The Campfire Mule is a twist on the classic Moscow Mule, adding elements that evoke a warm, smoky flavour reminiscent of a campfire. On the nose I get the rosemary and the ginger from the ginger beer. The cocktail does have a campfire feel, with the freshness and spice from the ginger but also with the apple sweetness from the Buffalo Trac bourbon and that unmistaken, unique flavour of maple syrup which balances out the lime. It is a nice cocktail to drink sitting around a campfire with a good cigar. I would pick a bold cigar, Oliva Serie V, Joya de Nicaragua Antaño 1970, Liga Privada or even a Davidoff Late Hour to pair with this cocktail.

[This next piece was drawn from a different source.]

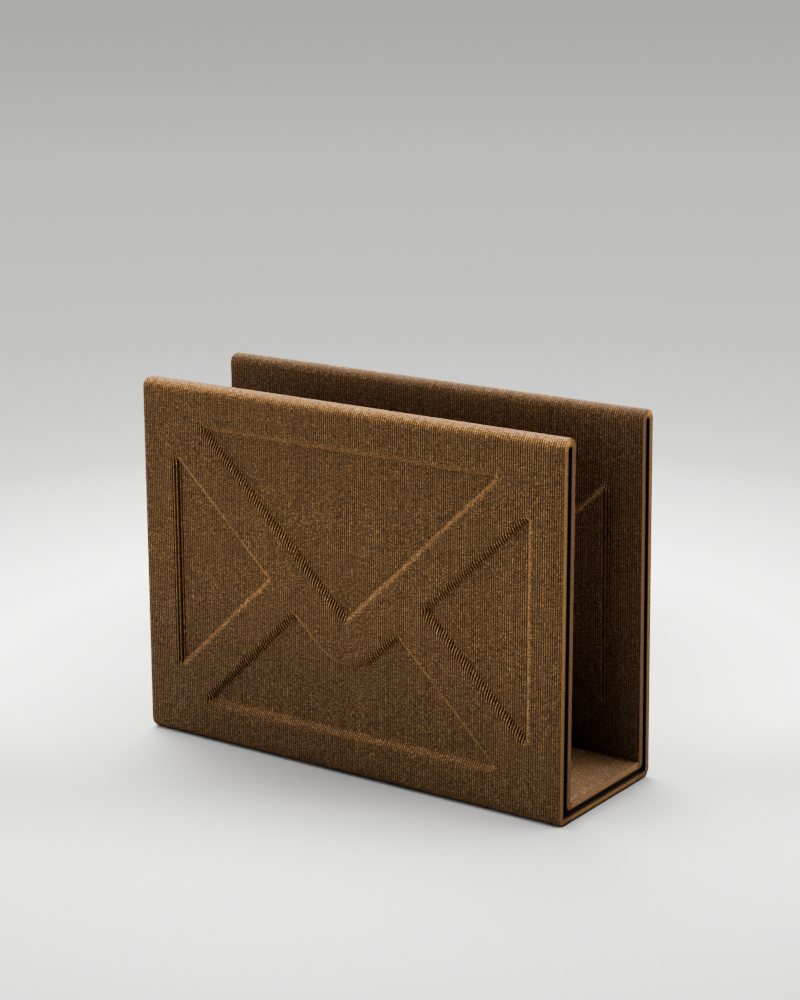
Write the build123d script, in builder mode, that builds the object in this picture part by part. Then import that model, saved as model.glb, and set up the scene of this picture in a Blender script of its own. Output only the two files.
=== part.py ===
from build123d import *
import os
from math import sin, cos, atan2, degrees, radians, tan

os.makedirs("parts", exist_ok=True)

# ---------------------------------------------------------------- driving sizes (mm)
LENGTH = 204.0          # along X
DEPTH = 68.6            # outside, at the foot, along Y
HEIGHT = 151.8          # top of the folds, along Z
SKIN = 3.4              # one skin of a wall
GAP = 1.6               # hollow between the two skins of a wall
WALL = 2 * SKIN + GAP   # both skins with the hollow between them
LEAN = 0.0109           # each wall leans in by this angle, radians
OUTER_R = 4.0           # outside corner along the foot
LINER_R = 2.6           # hollow side of the inner skin's corner
UPSTAND = 9.0           # base and floor run this far up each wall
CAP = 9.0               # depth of a fold below its top
CLOSED_T = 3.4          # closing plate at the left end
CLOSED_R = 2.8          # rounding of the closed end's edges
SLOT_END = 3.8          # top of a fold to the top of the hollow in it

# envelope relief, measured on a wall: X along the wall, V up the wall
RELIEF_C = 1.2          # middle of the pattern along X
RELIEF_D = 2.4          # how far the wall is pressed in
RELIEF_W = 3.0          # width of the slope around each pressed field
SIDE_X = 84.5           # upright edges of the side fields
SIDE_HI, SIDE_LO = 118.4, 32.6
SIDE_TIP = (39.5, 75.7)
TOP_X, TOP_V, TOP_TIP = 69.6, 133.2, 65.8
FOOT_X, FOOT_V = 69.4, 18.7
NOTCH = (25.3, 61.6)
FLAP_V, FLAP_R = 38.2, 21.0

C, S = cos(LEAN), sin(LEAN)
X0 = -LENGTH / 2 + CLOSED_T          # skins start here
X1 = LENGTH / 2                      # open end
RUN = X1 - X0
# height up the leaning wall of the middle of the fold's round
V_MID = (HEIGHT - WALL / 2 + WALL / 2 * S) / C
V_TOP = V_MID + WALL / 2
V_CAP = V_TOP - CAP


def spot(side, n, v):
    """Y, Z of a place n inward from the outside face and v up the wall; side -1 front, 1 rear."""
    y = -DEPTH / 2 + n * C + v * S
    z = -n * S + v * C
    return (y if side < 0 else -y, z)


def rise(n, z):
    """v at which the line n inward from the outside face crosses height z."""
    return (z + n * S) / C


def face_plane(side, n):
    """Plane on a wall, n inward from its outside face: local X along the wall, local Y up it."""
    if side < 0:
        y, z = spot(-1, n, 0)
        return Plane(origin=(0, y, z), x_dir=(1, 0, 0), z_dir=(0, -C, S))
    y, z = spot(1, n, 0)
    return Plane(origin=(0, y, z), x_dir=(-1, 0, 0), z_dir=(0, C, S))


def end_plane(x):
    """Upright plane across the object: local X is Y, local Y is Z."""
    return Plane(origin=(x, 0, 0), x_dir=(0, 1, 0), z_dir=(1, 0, 0))


def fields(flip, grow=0.0):
    """Corner lists of the pressed fields on a wall, in local X, V. flip is -1 on the rear wall."""
    c = RELIEF_C
    top = [(c - TOP_X, TOP_V), (c + TOP_X, TOP_V), (c, TOP_TIP)]
    left = [(c - SIDE_X, SIDE_HI), (c - SIDE_TIP[0], SIDE_TIP[1]), (c - SIDE_X, SIDE_LO)]
    right = [(c + SIDE_X, SIDE_LO), (c + SIDE_TIP[0], SIDE_TIP[1]), (c + SIDE_X, SIDE_HI)]
    return [[(flip * x, v) for x, v in f] for f in (top, left, right)]


def skin(side, n):
    """A flat wall skin with the pressed fields: hollows on its outside face, lands on its inside face."""
    flip = 1 if side < 0 else -1
    with BuildPart() as p:
        with BuildSketch(face_plane(side, n)):
            with Locations((flip * (X0 + X1) / 2, (UPSTAND + V_CAP) / 2)):
                Rectangle(RUN, V_CAP - UPSTAND)
        extrude(amount=-SKIN)
        for depth, how in ((n, Mode.SUBTRACT), (n + SKIN, Mode.ADD)):
            for corners in fields(flip):
                with BuildSketch(face_plane(side, depth)) as wide:
                    with BuildLine():
                        Polyline(*corners, close=True)
                    make_face()
                    offset(amount=RELIEF_W, kind=Kind.INTERSECTION, mode=Mode.REPLACE)
                extrude(amount=-RELIEF_D, taper=degrees(atan2(RELIEF_W, RELIEF_D)), mode=how)
            with BuildSketch(face_plane(side, depth)) as low:
                with BuildLine():
                    a = flip * RELIEF_C
                    Polyline(
                        (a - FOOT_X, FOOT_V), (a + FOOT_X, FOOT_V), (a + NOTCH[0], NOTCH[1]),
                        (a, FLAP_V), (a - NOTCH[0], NOTCH[1]), close=True,
                    )
                make_face()
                tip = min(low.vertices(), key=lambda q: abs(q.X - a) + abs(q.Y - FLAP_V))
                fillet(tip, FLAP_R)
                offset(amount=RELIEF_W, kind=Kind.INTERSECTION, mode=Mode.REPLACE)
            extrude(amount=-RELIEF_D, taper=degrees(atan2(RELIEF_W, RELIEF_D)), mode=how)
    return p


# ---------------------------------------------------------------- the four wall skins
with BuildPart() as front_outer_skin:
    add(skin(-1, 0).part)
with BuildPart() as front_inner_skin:
    add(skin(-1, SKIN + GAP).part)
with BuildPart() as rear_outer_skin:
    add(skin(1, 0).part)
with BuildPart() as rear_inner_skin:
    add(skin(1, SKIN + GAP).part)


def section(n_out, z_out, n_in, z_in, r_out, r_in):
    """Corner lists of a U strip: outside line, inside line, each up both walls to the upstand."""
    outer = [spot(-1, n_out, UPSTAND), spot(-1, n_out, rise(n_out, z_out)),
             spot(1, n_out, rise(n_out, z_out)), spot(1, n_out, UPSTAND)]
    inner = [spot(1, n_in, UPSTAND), spot(1, n_in, rise(n_in, z_in)),
             spot(-1, n_in, rise(n_in, z_in)), spot(-1, n_in, UPSTAND)]
    return outer, inner


# ---------------------------------------------------------------- base skin: underside and its rounded corners
with BuildPart() as base_skin:
    o, i = section(0, 0, SKIN, SKIN, OUTER_R, 0)
    with BuildSketch(end_plane(X0)):
        with BuildLine():
            Polyline(*o, *i, close=True)
        make_face()
    extrude(amount=RUN)
    corners = base_skin.edges().filter_by(Axis.X).filter_by(lambda e: e.center().Z < 0.5)
    fillet(corners, OUTER_R)

# ---------------------------------------------------------------- floor skin: the cavity's floor
with BuildPart() as floor_skin:
    o, i = section(SKIN + GAP, SKIN + GAP, WALL, WALL, LINER_R, 0)
    with BuildSketch(end_plane(X0)):
        with BuildLine():
            Polyline(*o, *i, close=True)
        make_face()
    extrude(amount=RUN)
    corners = floor_skin.edges().filter_by(Axis.X).filter_by(lambda e: abs(e.center().Z - SKIN - GAP) < 0.5)
    fillet(corners, LINER_R)


def cap_plane(side, x):
    """Upright plane across a wall: local X inward from the outside face, local Y up the wall."""
    if side < 0:
        return Plane(origin=(x, -DEPTH / 2, 0), x_dir=(0, C, -S), z_dir=(1, 0, 0))
    return Plane(origin=(x, DEPTH / 2, 0), x_dir=(0, -C, -S), z_dir=(-1, 0, 0))


def fold(side):
    """The rounded fold that joins a wall's two skins along its top, with the hollow running up into it."""
    with BuildPart() as p:
        with BuildSketch(cap_plane(side, X0 if side < 0 else X1)):
            with Locations((WALL / 2, (V_CAP + V_MID) / 2)):
                Rectangle(WALL, V_MID - V_CAP)
            with Locations((WALL / 2, V_MID)):
                Circle(WALL / 2)
            top = V_TOP - SLOT_END - GAP / 2
            with Locations((WALL / 2, (V_CAP + top) / 2)):
                Rectangle(GAP, top - V_CAP, mode=Mode.SUBTRACT)
            with Locations((WALL / 2, top)):
                Circle(GAP / 2, mode=Mode.SUBTRACT)
        extrude(amount=RUN)
    return p


# ---------------------------------------------------------------- the two folds
with BuildPart() as front_fold:
    add(fold(-1).part)
with BuildPart() as rear_fold:
    add(fold(1).part)

# ---------------------------------------------------------------- closed end: U-shaped plate with rounded edges
with BuildPart() as closed_end:
    for side in (-1, 1):
        with BuildSketch(end_plane(-LENGTH / 2)):
            with BuildLine():
                Polyline(
                    spot(side, 0, rise(0, 0)), spot(side, 0, V_MID), spot(side, WALL, V_MID),
                    spot(side, WALL, rise(WALL, WALL)), (0, WALL), (0, 0), close=True,
                )
            make_face()
            with Locations(spot(side, WALL / 2, V_MID)):
                Circle(WALL / 2)
        extrude(amount=CLOSED_T)
    corners = closed_end.edges().filter_by(Axis.X).filter_by(
        lambda e: e.center().Z < 0.5 and abs(e.center().Y) > DEPTH / 2 - 1)
    fillet(corners, OUTER_R)
    rim = closed_end.faces().sort_by(Axis.X)[0].edges()
    fillet(rim, CLOSED_R)

# ---------------------------------------------------------------- names and files
for name, made in (
    ("front_outer_skin", front_outer_skin),
    ("front_inner_skin", front_inner_skin),
    ("rear_outer_skin", rear_outer_skin),
    ("rear_inner_skin", rear_inner_skin),
    ("base_skin", base_skin),
    ("floor_skin", floor_skin),
    ("front_fold", front_fold),
    ("rear_fold", rear_fold),
    ("closed_end", closed_end),
):
    made.part.label = name
    export_step(made.part, "parts/" + name + ".step")
    b = made.part.bounding_box()
    print(name, len(made.part.solids()), round(made.part.volume),
          [round(q, 2) for q in (*b.min, *b.max)])
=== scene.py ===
import math

import bmesh
import bpy
import numpy as np
from mathutils import Matrix


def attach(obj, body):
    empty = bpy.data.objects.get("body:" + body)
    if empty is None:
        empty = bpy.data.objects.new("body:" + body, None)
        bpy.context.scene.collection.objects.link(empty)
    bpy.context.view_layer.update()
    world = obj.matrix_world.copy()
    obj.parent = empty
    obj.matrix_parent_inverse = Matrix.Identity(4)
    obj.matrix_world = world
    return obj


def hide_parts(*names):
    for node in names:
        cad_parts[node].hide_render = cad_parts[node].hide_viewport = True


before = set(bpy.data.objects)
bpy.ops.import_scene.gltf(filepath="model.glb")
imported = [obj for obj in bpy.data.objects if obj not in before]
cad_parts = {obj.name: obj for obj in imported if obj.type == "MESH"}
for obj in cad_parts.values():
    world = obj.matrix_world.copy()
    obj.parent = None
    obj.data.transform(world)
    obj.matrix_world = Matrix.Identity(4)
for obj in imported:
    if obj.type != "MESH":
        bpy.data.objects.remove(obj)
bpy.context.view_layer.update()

# ------------------------------------------------------------------ sizes (mm), the same frame as the CAD
LENGTH, DEPTH, HEIGHT = 204.0, 68.6, 151.8
SKIN, GAP, WALL = 3.4, 1.6, 8.4
LEAN = 0.0109
OUTER_R, LINER_R = 4.0, 2.6
UPSTAND, CAP, SLOT_END = 9.0, 9.0, 3.8
END_R = 2.8                      # rounding of the closed end
RELIEF_C, RELIEF_D, RELIEF_W = 1.2, 2.4, 3.1
LAYER = 1.0                      # one turn of the printed bead
LAYERS = 204
BODY0 = 3                        # the closed end takes the first three turns

C, S = math.cos(LEAN), math.sin(LEAN)
V_MID = (HEIGHT - WALL / 2 + WALL / 2 * S) / C
V_TOP = V_MID + WALL / 2
V_CAP = V_TOP - CAP

rng = np.random.default_rng(20417)


def yz(n, v):
    """Place on the front wall's section: n inward from the outside face, v up the wall."""
    return -DEPTH / 2 + n * C + v * S, -n * S + v * C


def turn(dn, dv):
    """A direction given in n, v as y, z."""
    return dn * C + dv * S, -dn * S + dv * C


# ------------------------------------------------------------------ the pressed envelope
def flap_arc(r=21.0, steps=14):
    """The foot field's upper edge: two notches joined round the flap's tip."""
    tip = np.array([RELIEF_C, 38.2])
    a = np.array([RELIEF_C + 25.3, 61.6])
    b = np.array([RELIEF_C - 25.3, 61.6])
    u, w = (a - tip) / np.linalg.norm(a - tip), (b - tip) / np.linalg.norm(b - tip)
    half = math.acos(float(u @ w)) / 2
    mid = tip + np.array([0.0, 1.0]) * r / math.sin(half)
    lo, hi = -math.pi / 2 + (math.pi / 2 - half), -math.pi / 2 - (math.pi / 2 - half)
    arc = [mid + r * np.array([math.cos(t), math.sin(t)]) for t in np.linspace(lo, hi, steps)]
    return [tuple(a), *map(tuple, arc), tuple(b)]


FIELDS = [
    [(RELIEF_C - 69.6, 133.2), (RELIEF_C + 69.6, 133.2), (RELIEF_C, 65.8)],
    [(RELIEF_C - 84.5, 118.4), (RELIEF_C - 39.5, 75.7), (RELIEF_C - 84.5, 32.6)],
    [(RELIEF_C + 84.5, 32.6), (RELIEF_C + 39.5, 75.7), (RELIEF_C + 84.5, 118.4)],
    [(RELIEF_C - 69.4, 18.7), (RELIEF_C + 69.4, 18.7), *flap_arc()],
]


def relief(x, v):
    """How far the wall is pressed in at x, v. Flat fields, a crisp foot and a lip that rounds over."""
    x, v = np.broadcast_arrays(x, v)
    away = np.full(x.shape, 1e9)
    for corners in FIELDS:
        inside = np.zeros(x.shape, bool)
        for (ax, av), (bx, bv) in zip(corners, corners[1:] + corners[:1]):
            dx, dv = bx - ax, bv - av
            t = np.clip(((x - ax) * dx + (v - av) * dv) / (dx * dx + dv * dv), 0, 1)
            away = np.minimum(away, np.hypot(x - ax - t * dx, v - av - t * dv))
            if av != bv:
                cut = (av > v) != (bv > v)
                inside ^= cut & (x < ax + (v - av) / dv * dx)
        away = np.where(inside, 0.0, away)
    q = np.clip((RELIEF_W - away) / RELIEF_W, 0, 1)
    return RELIEF_D * q ** 2


# ------------------------------------------------------------------ the section: rows round one half of the U
def spread(a, b, step):
    """Values from a to b, about step apart, without the first."""
    count = max(1, round(abs(b - a) / step))
    return [a + (b - a) * i / count for i in range(1, count + 1)]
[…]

And now for the Campfire Mule recipe:
60ml Bourbon
15ml Lime juice
7½ml Maple syrup
Ginger beer to top

Add the bourbon, lime juice and maple syrup in a shaker with ice. Shake and strain into a double rocks glass over fresh ice. Top with ginger beer and garnish with a rosemary sprig. If you want extra smokiness, you can smoke the glass with rosemary before pouring in the cocktail.

What the tuck

The What the Tuck cocktail is a modern, creative drink that blends a variety of flavours, typically offering a refreshing and slightly herbaceous twist. It’s known for being a fun and vibrant cocktail, often featuring gin or tequila as its base spirit. The specific ingredients and preparation may vary slightly depending on the bartender as this cocktail is very versatile and will work with many different base spirits such as gin and vodka too.

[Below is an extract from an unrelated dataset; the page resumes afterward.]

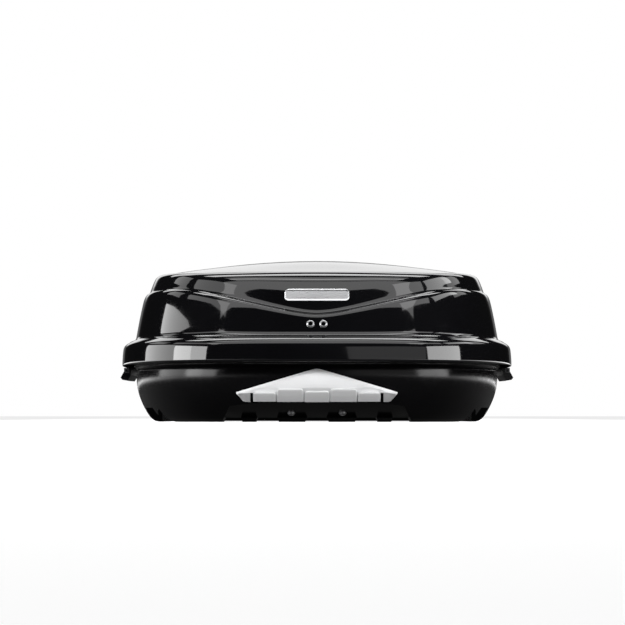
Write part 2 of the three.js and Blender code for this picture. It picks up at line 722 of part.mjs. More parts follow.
// ---------------------------------------------------------------- assembly
const group = new THREE.Group();
group.name = "roof_cargo_box";

function place(name, geometry, material) {
  const mesh = new THREE.Mesh(geometry, material);
  mesh.name = name;
  group.add(mesh);
}

// The same piece on both sides of the box.
function placePair(name, geometry, material) {
  place(`${name}_right`, geometry, material());
  place(`${name}_left`, mirrored(geometry), material());
}

place("base_shell", baseShell(), satinBlack());
place("edge_seal", edgeSeal(), rubber());
place("lid_shell", lidShell(), glossBlack());
place("badge_plate", badgePlate(), chrome());
place("diffuser_insert", diffuserInsert(), silverPaint());
for (const [end, side] of [["left", -1], ["right", 1]]) {
  place(`lid_screw_${end}`, lidScrew(side), chrome());
  place(`diffuser_screw_${end}`, diffuserScrew(side), chrome());
  place(`floor_rail_${end}`, floorRail(side * CLAMP_X), zinc());
  for (const [at, y] of Object.entries(CLAMPS)) {
    const x = side * CLAMP_X;
    place(`clamp_housing_${end}_${at}`, clampHousing(x, y), matteBlack());
    place(`clamp_knob_${end}_${at}`, clampKnob(x, y), satinBlack());
    place(`clamp_spindle_${end}_${at}`, clampSpindle(x, y), zinc());
    place(`fixed_claw_${end}_${at}`, fixedClaw(x, y), zinc());
    place(`moving_claw_${end}_${at}`, movingClaw(x, y), zinc());
  }
}
for (const [at, y] of Object.entries(LATCHES)) placePair(`latch_post_${at}`, latchPost(y), zinc);
for (const [at, y] of Object.entries(ROD_GUIDES)) placePair(`rod_guide_${at}`, rodGuide(y), matteBlack);
placePair("latch_rod", latchRod(), zinc);
placePair("handle_bracket", handleBracket(), matteBlack);
placePair("pull_handle", pullHandle(), satinBlack);
placePair("lock_barrel", lockBarrel(), chrome);
for (const [at, y] of Object.entries(LIFTER_ARMS)) {
  place(`lifter_arm_${at}`, lifterArm(y), zinc());
  place(`lifter_base_bracket_${at}`, mirrored(lifterBaseBracket(y)), zinc());
  place(`lifter_lid_bracket_${at}`, lifterLidBracket(y), zinc());
}

export default group;
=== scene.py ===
"""Looks of the roof cargo box: smooth shells, a painted tail insert, fittings and a plain studio.

The form follows the CAD part. Sizes are in millimetres in the part's frame (+Z up, +Y to the nose) until
new_mesh() turns them into metres.
"""
import json
import math

import bmesh
import bpy
import numpy as np
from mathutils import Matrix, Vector


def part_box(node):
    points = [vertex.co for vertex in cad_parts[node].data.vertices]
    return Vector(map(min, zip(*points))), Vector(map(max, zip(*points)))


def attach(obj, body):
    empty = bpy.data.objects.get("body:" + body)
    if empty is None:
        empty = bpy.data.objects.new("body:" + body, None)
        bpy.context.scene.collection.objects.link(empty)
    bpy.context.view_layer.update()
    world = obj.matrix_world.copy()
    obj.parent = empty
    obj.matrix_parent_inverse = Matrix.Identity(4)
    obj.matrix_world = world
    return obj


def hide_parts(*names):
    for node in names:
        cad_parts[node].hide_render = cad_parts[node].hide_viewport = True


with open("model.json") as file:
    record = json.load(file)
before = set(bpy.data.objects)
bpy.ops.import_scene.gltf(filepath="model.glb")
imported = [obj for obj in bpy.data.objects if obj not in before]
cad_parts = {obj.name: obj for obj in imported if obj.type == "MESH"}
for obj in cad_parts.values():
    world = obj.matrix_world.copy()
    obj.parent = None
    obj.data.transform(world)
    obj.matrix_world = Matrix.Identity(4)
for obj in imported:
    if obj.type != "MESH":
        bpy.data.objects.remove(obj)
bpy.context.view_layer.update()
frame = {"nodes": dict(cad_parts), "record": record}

MM = 0.001

# ---------------------------------------------------------------- driving dimensions
LID_LOW, LID_HIGH = (np.array(corner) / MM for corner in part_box("lid_shell"))
HALF_WIDTH = LID_HIGH[0]
TAIL_Y, NOSE_Y = LID_LOW[1], LID_HIGH[1]
WIDEST_Y = 40
REAR_REACH, FRONT_REACH = WIDEST_Y - TAIL_Y, NOSE_Y - WIDEST_Y
REAR_SQUARENESS, FRONT_SQUARENESS = 3.5, 2.5
BASE_INSET = 34
LID_FRONT_SLOPE, BASE_FRONT_SLOPE = 2.4, 3.2
OUTLINE_STEPS = 320
WALL_FOOT = 190
FORM_INSET = 60
SKIN = 4
SPINE_SHARE = 0.65
LIP_TOP = 132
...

The cocktail doesn’t look appetiting, the orgeat and amaro combined create a nesty looking brown concoction. The nose is nice though, slightly sour with the lemon, the bitters, almonds from the orgeat and the characters of the Buffalo Trace all shine. While the colour is not appetiting, the cocktail is. Slightly sour and fresh as the start, with sweetness kicking in later with the bitters coming in on the finish. The amaro works well with the Angostura bitters to add a bitter note, the almond brings an exotic flavour, the bourbon adds a little kick. Combined this is all very tasty and balanced. I would pair this with a nice cigar with some peppery or nutty notes. I am thinking about something with a Cameroon wrapper such as the Oliva Serie G or the Hemingway series from Fuente, or something with a Corojo wrapper.

and now for the What the tuck recipe:
22½ml Bourbon
22½ml Amaro
22½ml Lemon juice
30ml Orgeat
2 dashes of Angostura bitters
Shake all the ingredients with ice strain into a highball glass over fresh ice.